Chapter xiii., part of the portion we are here considering, coming in where it does, confirms all this. There must be saintly, individual walk, as well as ecclesiastical or corporate service. Surely there must. The conscience of every Saint will tell him so, as this Epistle does. The Corinthians are taught to know, from chap. xiii., that they have a business with themselves, as chap. xii. and xiv. would teach them, that they have a business for others. Such is the cleanness or required order of the servants of the house of God, as we before learnt the required character of the door, the seats, and the table.

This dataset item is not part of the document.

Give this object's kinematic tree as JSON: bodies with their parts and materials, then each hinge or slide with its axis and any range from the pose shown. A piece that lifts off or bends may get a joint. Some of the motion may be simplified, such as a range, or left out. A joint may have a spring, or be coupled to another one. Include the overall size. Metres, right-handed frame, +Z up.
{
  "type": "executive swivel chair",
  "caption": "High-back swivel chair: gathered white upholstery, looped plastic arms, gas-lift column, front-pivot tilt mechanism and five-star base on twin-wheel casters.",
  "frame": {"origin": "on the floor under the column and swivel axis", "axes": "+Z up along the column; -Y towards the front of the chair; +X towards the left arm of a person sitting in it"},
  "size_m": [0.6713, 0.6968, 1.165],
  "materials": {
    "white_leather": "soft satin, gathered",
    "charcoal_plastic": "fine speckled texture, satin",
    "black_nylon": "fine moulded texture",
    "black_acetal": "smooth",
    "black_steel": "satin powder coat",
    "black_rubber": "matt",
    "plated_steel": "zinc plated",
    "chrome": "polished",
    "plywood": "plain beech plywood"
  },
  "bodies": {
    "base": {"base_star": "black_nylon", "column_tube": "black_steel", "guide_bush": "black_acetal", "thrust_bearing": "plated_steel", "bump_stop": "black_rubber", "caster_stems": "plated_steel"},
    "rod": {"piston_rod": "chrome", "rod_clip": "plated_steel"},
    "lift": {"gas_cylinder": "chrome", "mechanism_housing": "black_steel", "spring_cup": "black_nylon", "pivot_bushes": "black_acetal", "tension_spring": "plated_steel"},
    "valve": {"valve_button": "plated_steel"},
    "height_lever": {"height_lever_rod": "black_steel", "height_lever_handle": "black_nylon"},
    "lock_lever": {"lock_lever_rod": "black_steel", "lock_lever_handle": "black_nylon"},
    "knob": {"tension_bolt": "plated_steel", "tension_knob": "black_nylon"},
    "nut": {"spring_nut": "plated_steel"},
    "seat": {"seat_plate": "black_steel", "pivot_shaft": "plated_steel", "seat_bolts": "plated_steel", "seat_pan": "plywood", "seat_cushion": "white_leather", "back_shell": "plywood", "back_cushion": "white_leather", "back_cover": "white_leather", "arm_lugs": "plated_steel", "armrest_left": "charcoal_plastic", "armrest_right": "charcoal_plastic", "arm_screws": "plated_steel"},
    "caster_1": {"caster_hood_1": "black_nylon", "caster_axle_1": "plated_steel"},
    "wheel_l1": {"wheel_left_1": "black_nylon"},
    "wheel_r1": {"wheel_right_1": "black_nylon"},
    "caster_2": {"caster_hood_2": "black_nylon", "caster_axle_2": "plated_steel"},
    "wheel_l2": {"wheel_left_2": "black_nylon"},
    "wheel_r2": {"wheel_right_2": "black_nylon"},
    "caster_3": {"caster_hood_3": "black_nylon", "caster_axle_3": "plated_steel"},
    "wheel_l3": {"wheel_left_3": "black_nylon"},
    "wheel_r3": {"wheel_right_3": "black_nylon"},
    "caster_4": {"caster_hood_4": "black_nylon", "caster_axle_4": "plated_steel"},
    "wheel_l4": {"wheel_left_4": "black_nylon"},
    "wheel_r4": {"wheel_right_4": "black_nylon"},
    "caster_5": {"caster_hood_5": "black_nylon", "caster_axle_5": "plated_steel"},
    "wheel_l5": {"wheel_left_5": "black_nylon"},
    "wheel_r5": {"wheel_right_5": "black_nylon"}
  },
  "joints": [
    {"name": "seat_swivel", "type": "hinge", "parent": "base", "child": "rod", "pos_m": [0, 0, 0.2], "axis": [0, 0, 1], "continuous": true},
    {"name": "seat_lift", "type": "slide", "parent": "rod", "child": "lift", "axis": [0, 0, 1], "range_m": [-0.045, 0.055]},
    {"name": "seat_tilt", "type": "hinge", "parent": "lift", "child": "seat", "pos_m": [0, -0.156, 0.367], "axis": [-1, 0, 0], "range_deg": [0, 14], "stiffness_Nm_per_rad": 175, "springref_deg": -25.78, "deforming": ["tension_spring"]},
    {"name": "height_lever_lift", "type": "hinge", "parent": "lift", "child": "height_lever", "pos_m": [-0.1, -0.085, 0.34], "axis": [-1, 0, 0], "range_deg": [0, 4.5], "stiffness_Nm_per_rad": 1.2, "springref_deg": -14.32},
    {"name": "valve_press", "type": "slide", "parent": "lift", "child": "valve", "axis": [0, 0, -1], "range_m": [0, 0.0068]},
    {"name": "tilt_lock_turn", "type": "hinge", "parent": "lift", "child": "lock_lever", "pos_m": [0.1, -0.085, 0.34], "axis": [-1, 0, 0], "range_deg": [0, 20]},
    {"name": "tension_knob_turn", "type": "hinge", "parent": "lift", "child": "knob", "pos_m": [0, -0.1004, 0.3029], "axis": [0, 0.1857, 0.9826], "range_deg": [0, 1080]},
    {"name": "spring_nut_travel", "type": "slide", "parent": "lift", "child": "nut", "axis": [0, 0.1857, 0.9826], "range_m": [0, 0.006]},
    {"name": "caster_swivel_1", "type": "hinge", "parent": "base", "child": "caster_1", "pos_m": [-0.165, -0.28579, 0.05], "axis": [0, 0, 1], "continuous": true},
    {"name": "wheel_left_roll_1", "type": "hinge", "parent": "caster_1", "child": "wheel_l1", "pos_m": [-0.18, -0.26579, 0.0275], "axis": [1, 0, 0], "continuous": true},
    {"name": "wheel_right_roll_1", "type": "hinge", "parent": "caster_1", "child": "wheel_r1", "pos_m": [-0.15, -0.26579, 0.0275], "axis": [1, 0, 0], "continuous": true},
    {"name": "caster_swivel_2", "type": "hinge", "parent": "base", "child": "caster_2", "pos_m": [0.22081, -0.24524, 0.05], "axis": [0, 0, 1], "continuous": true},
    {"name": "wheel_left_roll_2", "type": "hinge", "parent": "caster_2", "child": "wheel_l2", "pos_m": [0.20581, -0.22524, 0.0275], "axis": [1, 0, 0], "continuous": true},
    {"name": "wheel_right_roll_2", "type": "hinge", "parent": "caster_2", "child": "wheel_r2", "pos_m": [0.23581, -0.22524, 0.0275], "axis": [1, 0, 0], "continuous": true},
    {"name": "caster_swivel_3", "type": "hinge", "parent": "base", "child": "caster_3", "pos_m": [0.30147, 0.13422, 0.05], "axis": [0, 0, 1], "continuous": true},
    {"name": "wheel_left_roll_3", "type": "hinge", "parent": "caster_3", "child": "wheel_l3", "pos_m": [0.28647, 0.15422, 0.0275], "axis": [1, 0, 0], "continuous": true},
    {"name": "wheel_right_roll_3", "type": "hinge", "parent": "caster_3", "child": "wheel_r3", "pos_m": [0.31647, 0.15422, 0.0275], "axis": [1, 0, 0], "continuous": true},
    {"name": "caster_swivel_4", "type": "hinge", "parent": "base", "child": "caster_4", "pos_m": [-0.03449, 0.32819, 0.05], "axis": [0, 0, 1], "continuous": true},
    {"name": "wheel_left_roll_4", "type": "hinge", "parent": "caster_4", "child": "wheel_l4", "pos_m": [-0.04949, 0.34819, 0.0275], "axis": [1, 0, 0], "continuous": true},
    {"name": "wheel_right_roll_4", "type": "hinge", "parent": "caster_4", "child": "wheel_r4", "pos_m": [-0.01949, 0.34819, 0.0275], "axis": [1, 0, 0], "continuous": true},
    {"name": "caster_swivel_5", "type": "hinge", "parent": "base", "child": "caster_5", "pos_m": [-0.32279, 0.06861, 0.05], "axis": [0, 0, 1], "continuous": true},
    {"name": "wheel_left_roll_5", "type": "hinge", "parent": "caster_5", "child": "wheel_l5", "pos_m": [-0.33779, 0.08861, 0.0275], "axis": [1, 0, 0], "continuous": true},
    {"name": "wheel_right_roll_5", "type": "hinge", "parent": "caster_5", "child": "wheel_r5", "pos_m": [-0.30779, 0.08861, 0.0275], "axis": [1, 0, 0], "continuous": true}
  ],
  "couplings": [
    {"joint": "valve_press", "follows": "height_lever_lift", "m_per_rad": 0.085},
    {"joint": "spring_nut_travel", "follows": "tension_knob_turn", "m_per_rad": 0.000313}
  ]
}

I may, therefore, surely say again, if the house of God under Moses was guarded with jealousy, so is it under the Apostles. The framework, the material, the furniture, the services and order of the houses themselves are different, but the jealousy that watches over each of them is the same.

And here let me say, that the first duty of the living house of God (as the house of this present time is), is obedience to the word of God.